Active Site Models, Mechanisms, and Performance Predictions for Catalytic Ethylene Oligomerization and Hydrogenation

Group-4 metals (M⁴+ = Zr, Ti, Hf) anchored on silica and silica-alumina are reported to be active catalysts for ethylene coupling and hydrogenolysis of paraffins to fuel range hydrocarbons. Density functional theory (DFT) calculations are employed to rationalize their observed activity. We construct atomistic models of metal sites grafted on (111) and (001) surfaces of beta-cristobalite, a silica polymorph. While group-4 ions are isovalently substituted into silica, substitution of Al³+ produces more diversity into the reactive site with the introduction of proximal Brønsted and Lewis acidic sites. We contrast ethylene oligomerization and hydrogenolysis pathways for Group-4 ions on silica and Al-doped silica to probe the synergistic effect of different acid sites on reaction pathways, including Cossee-Arlman chain growth and beta-termination mechanisms. Microkinetic models parameterized on DFT-based rate constants are applied to infer reactivity under experimental conditions and compare predictions with observations. Degree of rate control analysis shows that the steps controlling the rates vary across these sites. The approach is extended to examine the role of charge and of partially filled d-orbitals on reaction pathways for similarly constructed Ga³+, Zn²+, Ni²+, Co²+ sites on silica.

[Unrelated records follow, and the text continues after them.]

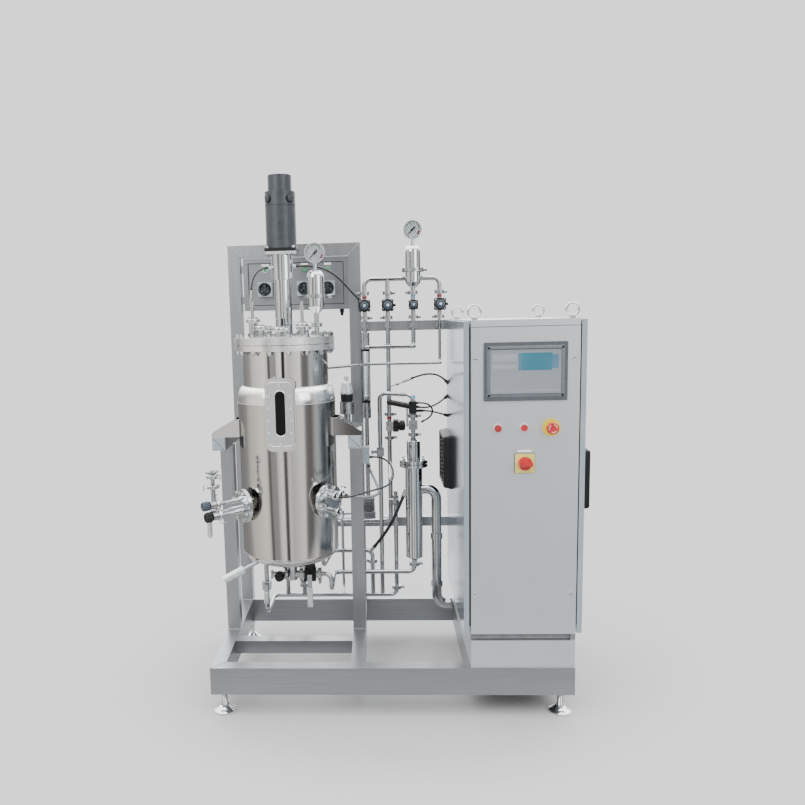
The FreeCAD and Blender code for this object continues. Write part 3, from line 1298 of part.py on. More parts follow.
def door():
    """The folded door leaf on its pins, with the holes for what it carries."""
    left, right = cabinet_left, cabinet_right
    low = cabinet_bottom + floor_band
    high = cabinet_top - roof_band - door_gap
    front = cabinet_front
    middle = cabinet_middle
    leaf = box(left, front, low, right, door_back, high)
    leaf = leaf.cut(box(left + sheet, front + sheet, low + sheet, right - sheet, door_back, high - sheet))
    half_wide = panel_width / 2 - panel_edge
    half_high = panel_height / 2 - panel_edge
    leaf = leaf.cut(box(middle - half_wide, front, panel_middle - half_high, middle + half_wide,
                        front + sheet, panel_middle + half_high))
    hinge_x = right - hinge_inset
    hinge_y = front + hinge_inset
    pin = door_gap + 6
    leaf = leaf.fuse([rod(Vector(hinge_x, hinge_y, high), Z, hinge_pin, pin),
                      rod(Vector(hinge_x, hinge_y, low - pin), Z, hinge_pin, pin)])
    for x, z in ((middle + lamp_x, lamp_row_height), (middle + estop_x, lamp_row_height),
                 (middle + button_x, lamp_row_height), (middle, switch_height)):
        leaf = leaf.cut(rod(Vector(x, front, z), Y, control_hole + 2 * press, sheet))
    for z in lock_heights:
        leaf = leaf.cut(rod(Vector(left + lock_inset, front, z), Y, lock_stem + 2 * press, sheet))
        leaf = leaf.fuse(rod(Vector(right - lock_inset - 4, front - 2, z), Y, 20, 2))
    bezel = ring(Vector(middle + button_x, front - 4, lamp_row_height), Y, 32, 22 + 2 * press, 4)
    add("cabinet_door", leaf.fuse(bezel))


def operator_panel():
    """The touch panel: a frame with a sunk screen in front of the door and its body behind."""
    front = cabinet_front
    middle = cabinet_middle
    wide, high = panel_width / 2, panel_height / 2
    frame = rounded_plate(middle, front - 6, panel_middle, panel_width, panel_height, 6, 4)
    frame = frame.cut(box(middle - wide + 20, front - 6, panel_middle - high + 24,
                          middle + wide - 20, front - 4, panel_middle + high - 24))
    wide -= panel_edge + press
    high -= panel_edge + press
    back = box(middle - wide, front, panel_middle - high, middle + wide, front + 40, panel_middle + high)
    add("operator_panel", frame.fuse(back))


def door_controls():
    """Signal lamp, start button, emergency stop and main switch, with their plates."""
    front = cabinet_front
    middle = cabinet_middle
    row = lamp_row_height
    add("switch_escutcheons", fused(rod(Vector(middle + lamp_x, front, row), Y, 22, 36),
                                    rod(Vector(middle + lamp_x, front - 4, row), Y, 32, 4),
                                    rod(Vector(middle + lamp_x, front - 12, row), Y, 24, 8)))
    ring_plate = ring(Vector(middle + estop_x, front - 3, row), Y, 60, 22 + 2 * press, 3)
    switch_plate = rounded_plate(middle, front - 5, switch_height, 66, 66, 5, 4)
    switch_plate = switch_plate.cut(rod(Vector(middle, front - 5, switch_height), Y, 12 + 2 * press, 5))
    add("switch_escutcheons", ring_plate, switch_plate)
    head_front = front - 32
    stop = fused(rod(Vector(middle + estop_x, front - 18, row), Y, 22, 44),
                 rod(Vector(middle + estop_x, head_front, row), Y, 40, 14))
    rim = [e for e in stop.Edges if abs(e.BoundBox.YMin - head_front) < 0.01
           and abs(e.BoundBox.YMax - head_front) < 0.01]
    add("emergency_stop_head", stop.makeFillet(3, rim))
    add("push_button", rod(Vector(middle + button_x, front - 9, row), Y, 22, 40))
    knob = fused(rod(Vector(middle, front - 5, switch_height), Y, 12, 40),
                 rod(Vector(middle, front - 13, switch_height), Y, 46, 8 - press),
                 box(middle - 22, front - 32, switch_height - 7, middle + 22, front - 13,
                     switch_height + 7))
    add("main_switch_knob", knob)


def door_locks():
    """Two quarter-turn locks; each tongue turns behind the lip of the cabinet's body."""
    front = cabinet_front
    x = cabinet_left + lock_inset
    behind_lip = door_back + door_swing_gap + sheet + 1
    tongue = lock_inset - sheet - lock_tongue_clearance
    half = lock_tongue_width / 2
    for name, z in zip(("door_lock_upper", "door_lock_lower"), lock_heights):
        add(name,
            rod(Vector(x, front - 2, z), Y, 20, 2),
            rod(Vector(x, front, z), Y, lock_stem, 10),
            rod(Vector(x, front + 10, z), Y, lock_stem - 2, behind_lip - front - 10),
            box(x - half, behind_lip, z - half, x + half, behind_lip + 4, z + tongue))


def cord_tubes():
    for name, (diameter, points) in cords.items():
        solid, wire, radii = swept(points, diameter)
        expected = math.pi * diameter ** 2 / 4 * wire.Length
        print("%s: length %.0f, radii %s, volume ratio %.4f" %
              (name, wire.Length, [round(r) for r in radii], solid.Volume / expected))
        add(name, solid)


base_frame()
levelling_feet()
upright_frame()
vessel()
lid()
lid_fittings()
side_ports()
sight_glass()
drive()
manifold()
rotameter()
upper_runs()
steam_line()
heater()
heater_valve()
return_pipe()
lower_runs()
bottom_outlet()
lid_filter()
left_cluster()
sampling_arm()
regulator()
junction_box()
pump_box()
cabinet()
side_covers()
control_gear()
door()
operator_panel()
door_controls()
door_locks()
cord_tubes()

# ---- origin at the bottom centre, then one file for each node --------------------------------------
bounds = FreeCAD.BoundBox()
for name, solids in nodes.items():
    if name not in cords:
        for solid in solids:
            bounds.add(solid.BoundBox)
shift = Vector(-bounds.Center.x, -bounds.Center.y, -bounds.ZMin)
print("shift %.4f %.4f %.4f" % tuple(shift), "size %.1f %.1f %.1f" %
      (bounds.XLength, bounds.YLength, bounds.ZLength), "nodes", len(nodes))

os.makedirs("parts", exist_ok=True)
for name, solids in nodes.items():
    shape = Part.makeCompound([s for solid in solids for s in solid.Solids])
    shape.translate(shift)
    shape.exportStep("parts/%s.step" % name)
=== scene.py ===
"""Skid-mounted bioreactor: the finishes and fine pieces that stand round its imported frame.

Metres, +Z up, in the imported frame's own axes: X to the right and Y away from the operator.
"""
import math

import bpy
import numpy as np
from mathutils import Matrix, Vector


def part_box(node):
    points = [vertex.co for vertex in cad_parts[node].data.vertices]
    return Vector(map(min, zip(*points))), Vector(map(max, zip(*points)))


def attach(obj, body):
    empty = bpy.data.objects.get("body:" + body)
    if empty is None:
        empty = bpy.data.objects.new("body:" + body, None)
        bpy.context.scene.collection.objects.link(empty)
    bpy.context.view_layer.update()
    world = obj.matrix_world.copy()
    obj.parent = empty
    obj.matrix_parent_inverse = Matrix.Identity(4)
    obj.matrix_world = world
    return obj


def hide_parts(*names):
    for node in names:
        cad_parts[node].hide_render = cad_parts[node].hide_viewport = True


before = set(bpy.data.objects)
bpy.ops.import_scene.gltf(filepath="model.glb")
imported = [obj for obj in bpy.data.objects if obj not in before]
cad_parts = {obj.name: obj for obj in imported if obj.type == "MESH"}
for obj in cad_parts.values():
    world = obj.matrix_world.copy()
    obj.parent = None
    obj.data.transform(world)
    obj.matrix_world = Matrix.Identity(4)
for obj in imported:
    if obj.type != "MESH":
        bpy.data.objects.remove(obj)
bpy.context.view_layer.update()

# ---- camera ----------
# A 33 mm lens at eye height in front of the skid, tipped down and turned a little to the left, with
# the slight lean of a camera held by hand.
camera_data = bpy.data.cameras.new("camera")
camera_data.lens = 33.13
camera_data.sensor_width = 36.0
camera_data.shift_x = 0.0777
camera_data.shift_y = 0.0142
eye = Vector((-0.0549, -2.8712, 1.4186))
heading = math.radians(-2.858)
tilt = math.radians(7.485)
lean = math.radians(-1.363)
forward = Vector((math.sin(heading) * math.cos(tilt), math.cos(heading) * math.cos(tilt), -math.sin(tilt)))
level = Vector((math.cos(heading), -math.sin(heading), 0.0))
above = level.cross(forward)
right = level * math.cos(lean) + above * math.sin(lean)
up = above * math.cos(lean) - level * math.sin(lean)
camera = bpy.data.objects.new("camera", camera_data)
camera.matrix_world = Matrix.Translation(eye) @ Matrix((right, up, -forward)).transposed().to_4x4()
bpy.context.scene.collection.objects.link(camera)
bpy.context.scene.camera = camera

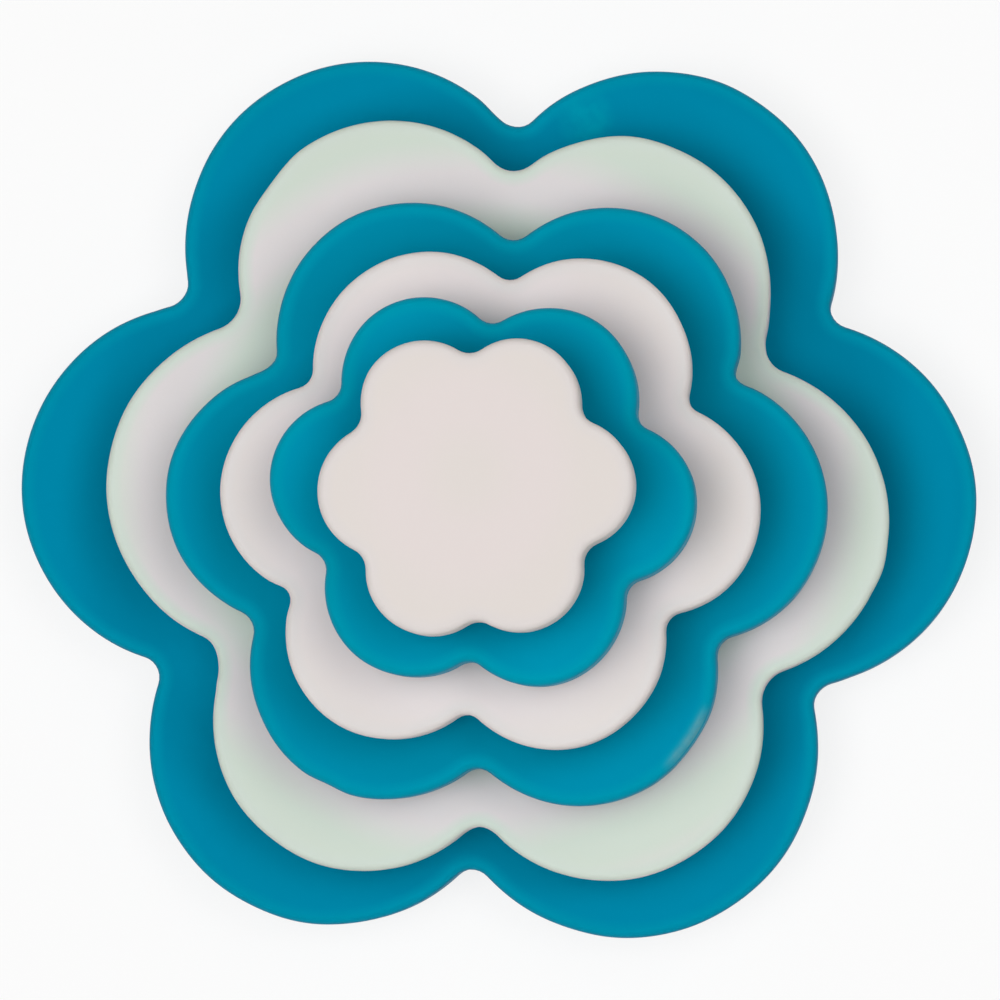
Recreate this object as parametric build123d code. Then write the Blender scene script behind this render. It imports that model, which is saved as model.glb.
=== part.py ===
from build123d import *
import os
from math import cos, pi, radians, sin, sqrt

# Set of six flower plunger cutters, stacked from the largest to the smallest.
# Each cutter is a press cap over a cutting ring, with an ejector plate inside
# the ring and a flat conical spring between the ring's deck and the cap.
# Millimetres, +Z up, origin on the cutting-edge plane at the largest cutter's centre.

# Width over two opposite petals, largest cutter first
width_1 = 120.0
width_2 = 99.7
width_3 = 80.7
width_4 = 65.1
width_5 = 50.1
width_6 = 37.5

# Radius of the notch between two petals
notch_radius_1 = 2.7
notch_radius_2 = 4.0
notch_radius_3 = 2.6
notch_radius_4 = 2.3
notch_radius_5 = 2.3
notch_radius_6 = 2.6

# The petals of each cutter aren't quite alike: how far each one reaches from the
# middle and how large its round is, as shares of half the width, and where it points
reach_shares = (
    (1.009, 0.999, 0.987, 1.006, 1.005, 0.993),
    (0.985, 0.997, 1.019, 0.978, 1.012, 1.011),
    (1.011, 1.008, 0.980, 1.010, 1.009, 0.984),
    (1.011, 1.009, 0.977, 1.007, 1.011, 0.983),
    (1.025, 0.980, 0.998, 1.016, 0.991, 0.994),
    (1.014, 0.997, 1.010, 0.988, 1.007, 0.989),
)
round_shares = (
    (0.385, 0.382, 0.389, 0.382, 0.386, 0.401),
    (0.398, 0.383, 0.380, 0.418, 0.377, 0.387),
    (0.406, 0.403, 0.415, 0.388, 0.409, 0.420),
    (0.396, 0.411, 0.429, 0.398, 0.398, 0.415),
    (0.387, 0.426, 0.400, 0.394, 0.424, 0.420),
    (0.404, 0.396, 0.400, 0.424, 0.406, 0.406),
)
petal_angles_deg = (
    (1.7, 59.7, 119.8, 180.4, 238.8, 300.4),
    (-1.7, 63.0, 117.3, 178.3, 241.5, 299.5),
    (1.2, 58.3, 119.9, 180.7, 238.3, 299.7),
    (-0.5, 57.7, 117.5, 179.6, 236.4, 297.8),
    (-1.9, 57.3, 120.2, 177.4, 237.6, 300.1),
    (4.4, 65.5, 123.8, 185.0, 245.5, 301.3),
)

# How far each cutter is shifted on the stack by hand, as shares of half its width
shift_x_shares = (0.0, 0.012, 0.034, 0.039, 0.043, 0.044)
shift_y_shares = (0.0, -0.023, -0.040, -0.053, -0.050, -0.062)

# Height of one cutter with its cap up, which is the step from one top to the next
cutter_height = 12.25

# Press cap
cap_thickness = 1.2
skirt_wall = 1.2
cap_round = 0.9
skirt_edge_round = 0.25
skirt_floor_gap = 0.9      # left under the skirt when the cap is pressed down
plug_radius = 1.5
plug_lead = 0.3

# Cutting ring
slide_gap = 0.3            # between skirt and ring
ring_wall = 1.0
cutting_edge = 0.45
bevel_height = 2.2
deck_thickness = 1.0
collar_wall = 1.0
cup_wall = 0.8
cup_height = 0.6

# Ejector plate and its post
ejector_edge_gap = 0.25    # left over the cutting edge when pressed down
ejector_thickness = 1.0
ejector_gap = 0.4          # between ejector plate and ring
post_radius = 2.4
post_running_gap = 0.1
plug_fit_gap = 0.05
socket_end_gap = 0.3
socket_floor = 1.1         # solid post between the plate and the socket

# Return spring
wire_diameter = 0.7
spring_turns = 3.5
spring_foot_radius = 8.4   # middle of the wire, on the deck
spring_head_radius = 4.4   # middle of the wire, under the cap
spring_end_gap = 0.05
spring_cup_gap = 0.3
stop_gap = 0.05            # between rim and cap when pressed down

# Travel: the height that the plates and the flat spring leave, half of it under
# the ejector plate and half of it over the spring
spring_flat_height = wire_diameter + 2 * spring_end_gap
plates_height = cap_thickness + deck_thickness + ejector_thickness + ejector_edge_gap
press_travel = (cutter_height - plates_height - spring_flat_height) / 2

# Heights over the cutting edge, with the cap up
ejector_bottom = press_travel + ejector_edge_gap
deck_bottom = ejector_bottom + ejector_thickness
deck_top = deck_bottom + deck_thickness
rim_top = deck_top + spring_flat_height - stop_gap
cap_bottom = cutter_height - cap_thickness
skirt_bottom = press_travel + skirt_floor_gap
socket_bottom = deck_bottom + socket_floor
plug_bottom = socket_bottom + socket_end_gap

# Insets from the cap's outline
ring_inset = skirt_wall + slide_gap
hollow_inset = ring_inset + ring_wall
ejector_inset = hollow_inset + ejector_gap
edge_inset = hollow_inset - cutting_edge

widths = (width_1, width_2, width_3, width_4, width_5, width_6)
notch_radii = (
    notch_radius_1,
    notch_radius_2,
    notch_radius_3,
    notch_radius_4,
    notch_radius_5,
    notch_radius_6,
)


def polar(radius, angle):
    """Point in the XY plane at a radius and an angle in degrees."""
    return Vector(radius * cos(radians(angle)), radius * sin(radians(angle)), 0)


def flower(index, inset, height):
    """Face of one cutter's flower outline, moved inwards by inset, at a height."""
    half_width = widths[index] / 2
    notch_radius = notch_radii[index] + inset
    table = zip(reach_shares[index], round_shares[index], petal_angles_deg[index])
    centres = []
    radii = []
    for reach_share, round_share, angle in table:
        centres.append(polar(half_width * (reach_share - round_share), angle))
        radii.append(half_width * round_share - inset)
    petals = range(len(centres))
    notches = []
    innermost = []
    for petal in petals:
        step = centres[petal - 1] - centres[petal]
        inwards = step.cross(Vector(0, 0, 1)).normalized()
        near = radii[petal] + notch_radius
        far = radii[petal - 1] + notch_radius
        along = (step.length**2 + near**2 - far**2) / (2 * step.length)
        reach = sqrt(near**2 - along**2)
        notch = centres[petal] + step.normalized() * along - inwards * reach
        notches.append(notch)
        innermost.append(notch + inwards * notch_radius)
    edges = []
    for petal in petals:
        centre = centres[petal]
        before = notches[petal]
        after = notches[(petal + 1) % len(notches)]
        corner = centres[petal - 1] + (before - centres[petal - 1]).normalized() * radii[petal - 1]
        start = centre + (before - centre).normalized() * radii[petal]
        tip = centre + centre.normalized() * radii[petal]
        end = centre + (after - centre).normalized() * radii[petal]
        edges.append(Edge.make_three_point_arc(corner, innermost[petal], start))
        edges.append(Edge.make_three_point_arc(start, tip, end))
    return Pos(0, 0, height) * Face(Wire(edges))


def flower_slab(index, inset, low, high):
    """Solid of one cutter's flower outline between two heights."""
    return extrude(flower(index, inset, low), amount=high - low, dir=(0, 0, 1))


def disc(radius, low, high):
    """Upright round solid on the cutter's axis between two heights."""
    return Pos(0, 0, low) * extrude(Circle(radius), amount=high - low, dir=(0, 0, 1))


def press_cap(index):
    """Cap with its skirt outside the ring and a plug that holds the ejector's post."""
    shell = flower_slab(index, 0, skirt_bottom, cutter_height)
    shell = fillet(shell.edges().group_by(Axis.Z)[-1], cap_round)
    shell = fillet(shell.edges().group_by(Axis.Z)[0], skirt_edge_round)
    shell -= flower_slab(index, skirt_wall, skirt_bottom, cap_bottom)
    plug = disc(plug_radius, plug_bottom, cap_bottom)
    plug = chamfer(plug.edges().group_by(Axis.Z)[0], plug_lead)
    return shell + plug


def cutter_ring(index):
    """Cutting wall with a bevelled edge, and the deck that guides the post."""
    bevel = loft(
        [flower(index, edge_inset, 0), flower(index, ring_inset, bevel_height)],
        ruled=True,
    )
    wall = bevel + flower_slab(index, ring_inset, bevel_height, rim_top)
    wall -= flower_slab(index, hollow_inset, 0, deck_bottom)
    wall -= flower_slab(index, hollow_inset, deck_top, rim_top)
    bore_radius = post_radius + post_running_gap
    cup_radius = spring_foot_radius + wire_diameter / 2 + spring_cup_gap
    cup = disc(cup_radius + cup_wall, deck_top, deck_top + cup_height)
    cup -= disc(cup_radius, deck_top, deck_top + cup_height)
    wall += cup
    wall += disc(bore_radius + collar_wall, deck_top, rim_top)
    return wall - disc(bore_radius, deck_bottom, rim_top)


def ejector_plate(index):
    """Flower plate that pushes the dough out, with the post that carries it."""
    plate = flower_slab(index, ejector_inset, ejector_bottom, deck_bottom)
    plate += disc(post_radius, deck_bottom, cap_bottom)
    return plate - disc(plug_radius + plug_fit_gap, socket_bottom, cap_bottom)


def spring_point(quarter, quarters):
    """Point on the spring's wire, counted in quarter turns from its foot."""
    share = quarter / quarters
    climb_share = min(max((quarter - 1) / (quarters - 2), 0), 1)
    radius = spring_foot_radius + (spring_head_radius - spring_foot_radius) * share
    low = deck_top + spring_end_gap + wire_diameter / 2
    high = cap_bottom - spring_end_gap - wire_diameter / 2
    point = polar(radius, quarter * 90)
    return point + Vector(0, 0, low + (high - low) * climb_share)


def biarc(start, start_way, end, end_way):
    """Two arcs that leave start and reach end along the given directions."""
    run = end - start
    both = start_way + end_way
    twist = 2 * (1 - start_way.dot(end_way))
    along = run.dot(both)
    reach = (sqrt(along**2 + twist * run.dot(run)) - along) / twist
    start_control = start + start_way * reach
    end_control = end - end_way * reach
    middle = (start_control + end_control) * 0.5
    middle_way = (end_control - start_control).normalized()
    first = Edge.make_tangent_arc(start, start_way, middle)
    second = Edge.make_tangent_arc(middle, middle_way, end)
    return [first, second]


def return_spring():
    """Conical coil that lies flat when the cap is pressed; its end turns lie flat."""
    quarters = round(spring_turns * 4)
    nodes = [spring_point(q, quarters) for q in range(quarters + 1)]
    ways = []
    for q in range(quarters + 1):
        ahead = spring_point(q + 0.5, quarters)
        behind = spring_point(q - 0.5, quarters)
        ways.append((ahead - behind).normalized())
    edges = []
    for q in range(quarters):
        edges += biarc(nodes[q], ways[q], nodes[q + 1], ways[q + 1])
    path = Wire(edges)
    section = Plane(origin=nodes[0], z_dir=ways[0]) * Circle(wire_diameter / 2)
    coil = sweep(section, path=path)
    wanted = pi * wire_diameter**2 / 4 * path.length
    print("spring volume over section times length", round(coil.volume / wanted, 4))
    print("spring least gap to itself", round(spring_gap(quarters), 3))
    return coil


def spring_gap(quarters):
    """Least gap between one turn of the wire and any later turn."""
    steps_per_quarter = 8
    steps = quarters * steps_per_quarter
    points = [spring_point(i / steps_per_quarter, quarters) for i in range(steps + 1)]
    least = min(
        (points[j] - points[i]).length
        for i in range(steps + 1)
        for j in range(i + 2 * steps_per_quarter, steps + 1)
    )
    return least - wire_diameter


os.makedirs("parts", exist_ok=True)
spring = return_spring()
footprint_middle = flower(0, 0, 0).bounding_box().center()
for index, width in enumerate(widths):
    shift = Vector(width / 2 * shift_x_shares[index], width / 2 * shift_y_shares[index], 0)
    place = Location(shift - footprint_middle + Vector(0, 0, index * cutter_height))
    number = index + 1
    export_step(place * cutter_ring(index), f"parts/cutter_ring_{number}.step")
    export_step(place * spring, f"parts/return_spring_{number}.step")
    export_step(place * ejector_plate(index), f"parts/ejector_plate_{number}.step")
    export_step(place * press_cap(index), f"parts/press_cap_{number}.step")
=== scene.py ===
from math import atan2, cos, pi, radians, sin, sqrt

import bmesh
import bpy
from mathutils import Matrix, Vector, noise


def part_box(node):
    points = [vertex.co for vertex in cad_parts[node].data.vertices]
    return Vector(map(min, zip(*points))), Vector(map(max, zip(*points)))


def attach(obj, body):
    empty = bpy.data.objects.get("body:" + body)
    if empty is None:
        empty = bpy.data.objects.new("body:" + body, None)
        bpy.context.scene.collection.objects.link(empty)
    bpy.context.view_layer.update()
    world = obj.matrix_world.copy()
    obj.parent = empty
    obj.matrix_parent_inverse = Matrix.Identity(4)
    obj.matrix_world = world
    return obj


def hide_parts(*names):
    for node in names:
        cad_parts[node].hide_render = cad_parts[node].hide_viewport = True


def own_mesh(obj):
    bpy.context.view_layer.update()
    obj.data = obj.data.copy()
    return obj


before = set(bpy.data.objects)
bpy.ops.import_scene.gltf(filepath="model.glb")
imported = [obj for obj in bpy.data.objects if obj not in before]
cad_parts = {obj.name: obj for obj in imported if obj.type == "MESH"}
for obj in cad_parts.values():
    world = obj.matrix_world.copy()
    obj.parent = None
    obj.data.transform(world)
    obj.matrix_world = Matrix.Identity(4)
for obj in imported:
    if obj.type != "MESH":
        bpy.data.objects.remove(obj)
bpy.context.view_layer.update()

# Camera. The stack is seen from almost straight above, through a long lens held
# a little beyond the lower right petals, so a sliver of each wall shows there.
camera_place = Vector((0.05271, -0.03469, 0.91007))
camera_aim = Vector((0.00044, -0.00031, 0.01225))
camera_roll = radians(2.70)
camera_lens_mm = 256.8
camera_sensor_mm = 36

camera_data = bpy.data.cameras.new("camera")
camera_data.lens = camera_lens_mm
camera_data.sensor_width = camera_sensor_mm
camera = bpy.data.objects.new("camera", camera_data)
bpy.context.scene.collection.objects.link(camera)
forward = (camera_aim - camera_place).normalized()
level = Vector((cos(camera_roll), sin(camera_roll), 0))
right = (level - forward * level.dot(forward)).normalized()
above = right.cross(forward)
camera_turn = Matrix((right, above, -forward)).transposed().to_4x4()
camera.matrix_world = Matrix.Translation(camera_place) @ camera_turn
bpy.context.scene.camera = camera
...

A comprehensive set of reaction pathways, including Cossee-Arlman, metallacycle, and proton transfer mechanisms proposed in the literature is evaluated to analyze structure activity-relationships. Results obtained aid in understanding trends across metal ions and factors governing their activity towards hydrocarbon conversion reactions relevant to today’s economy based on oil and increasing production of shale gas.